Selon la victime qui apparait dans une vidéo qui aurait été enregistrée aux Philippines, les Joumblatt lui devaient 25 000 $ d’arriérés de salaire, alors qu’ils détiendraient des résidences à Beyrouth (Achrafieh, Koraïtim, Mar Elias), Baabdat, Saïda et Jounieh (un immeuble de 7 étages). Pour ne pas la payer, ils l’auraient accusé du vol d'un, puis de deux et même de trois manteaux luxueux, à 7 000 $ la pièce, lors d’un déménagement et l'auraient menacé de la jeter en prison. La victime aurait tenté de se jeter du balcon de l'appart, des travailleurs syriens l'auraient retenue. Lui, serait un rentier sans emploi, présenté comme un cousin de Walid Joumblatt, chef du Parti socialiste libanais. Elle, avocate, travaillant d’après la victime, pour le gouvernement libanais et Blom Bank.
Soyons clairs, je ne suis pas en mesure de vérifier la véracité de ce témoignage. Mais si l’histoire est vraie, elle est ignoble, elle fait froid dans le dos. Si l'histoire est fausse, la démarche est diffamatoire et infâme. Dans tous les cas de figure, le ministère public devrait se saisir de l'affaire afin de rendre la justice, personne ne devant être au-dessus de la loi au Liban. Il faudrait alors rendre à la victime, l'employée philippine ou le couple d'employeurs libanais, ses droits et sa dignité.
En attendant, une chose est sûre et certaine, cette énième histoire nous rappelle encore une fois que la législation libanaise, et même moyen-orientale arabe, concernant les travailleurs domestiques étrangers au Liban, mais aussi dans les pays du Golfe, est complètement archaïque. De l'aberrant principe du parrainage (كفالة pour faire venir une employée de maison de l'étranger) au fonctionnement des agences de recrutement chargées de l'offre et de la demande (les frais de dossier engagés ; le fait que n'étant pas libres de changer d'employeurs, les employées se retrouvent de facto prisonnières de ces derniers), en passant par les innombrables pratiques abusives (les conditions de logement ; les horaires de travail ; les congés et les vacances ; les contrôles administratifs ; etc.). De ce fait, cette législation doit être revue et corrigée en profondeur. Non seulement elle fait de nombreuses victimes parmi cette population vulnérable, comme en témoignent les nombreux faits divers rapportés régulièrement par les médias libanais, mais elle nuit gravement à la réputation du Liban et à l’honneur des honnêtes citoyens du pays du Cèdre.
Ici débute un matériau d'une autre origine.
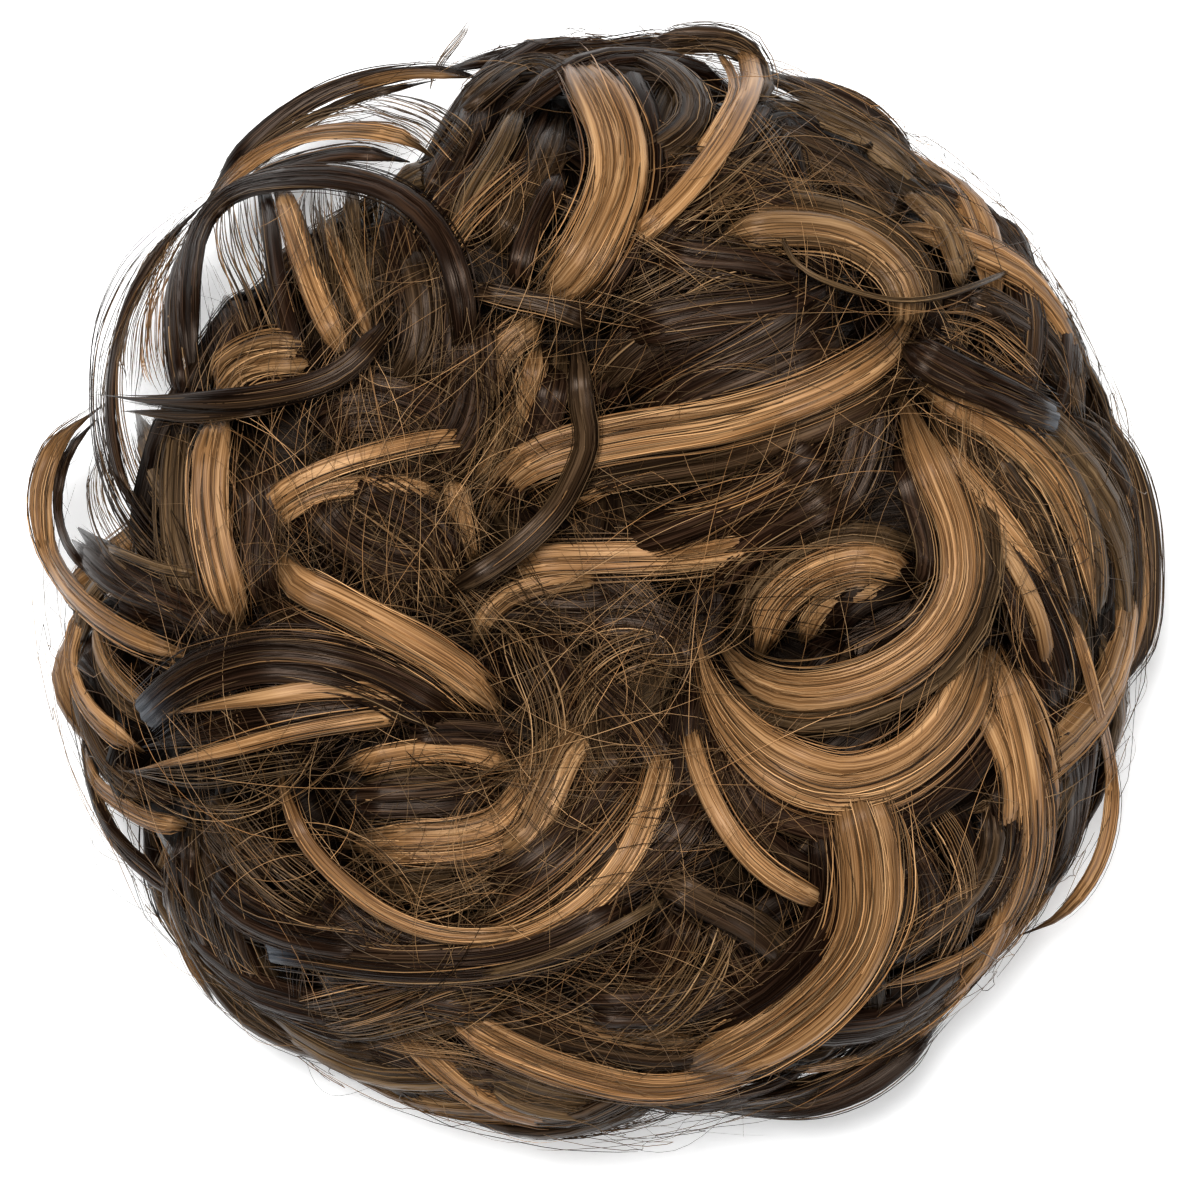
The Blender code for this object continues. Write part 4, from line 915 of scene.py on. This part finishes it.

L’histoire de Maria Luz Villaneuva a été partagée plus de 1 100 fois en moins de 48 heures, c'est pour dire que le narcissique chef du gouvernement libanais Hassann Diab devrait quitter son beau miroir un moment et se résigner à ne pas se teinter les cheveux la semaine prochaine, afin de prendre tout son temps pour se pencher d'urgence sur ce chantier législatif. Et avant que je n'oublie, la prochaine fois que sa femme implore les Libanais du haut sa tour d'ivoire du Grand Sérail d'accepter les petits boulots, de femmes de ménage et de domestiques, il faudra s'assurer auparavant que les gens aient des conditions de travail dignes et qu'ils soient payés à temps !
PS : Cela étant dit, la page « This is Lebanon » devrait envisager de changer de titre au plus vite, si ses auteurs veulent être pris plus au sérieux et ratisser large notamment au sein de la population libanaise, afin d'espérer changer les lois en vigueur et améliorer la protection des travailleurs domestiques étrangers au Liban. La bonne cause qu’elle défend, à laquelle nombreux Libanais adhèrent bien entendu, ne pourrait justifier ce titre clairement diffamatoire pour le pays du Cèdre et tous ses habitants. A moins que ça ne soit l'objectif ! C’est comme si on réduisait les Etats-Unis à l’affaire George Floyd et aux bavures policières raciales. Cela fait partie de l’Amérique, mais ce n’est pas l’Amérique. Les Etats-Unis resteront un grand pays, malgré leurs défauts. Idem pour le Liban, les abus font partie du Liban, mais ce n'est pas le Liban, nuance. Toute généralisation est par essence injuste, injustifié et stupide. « C’est cela aussi le Liban » conviendrait mieux.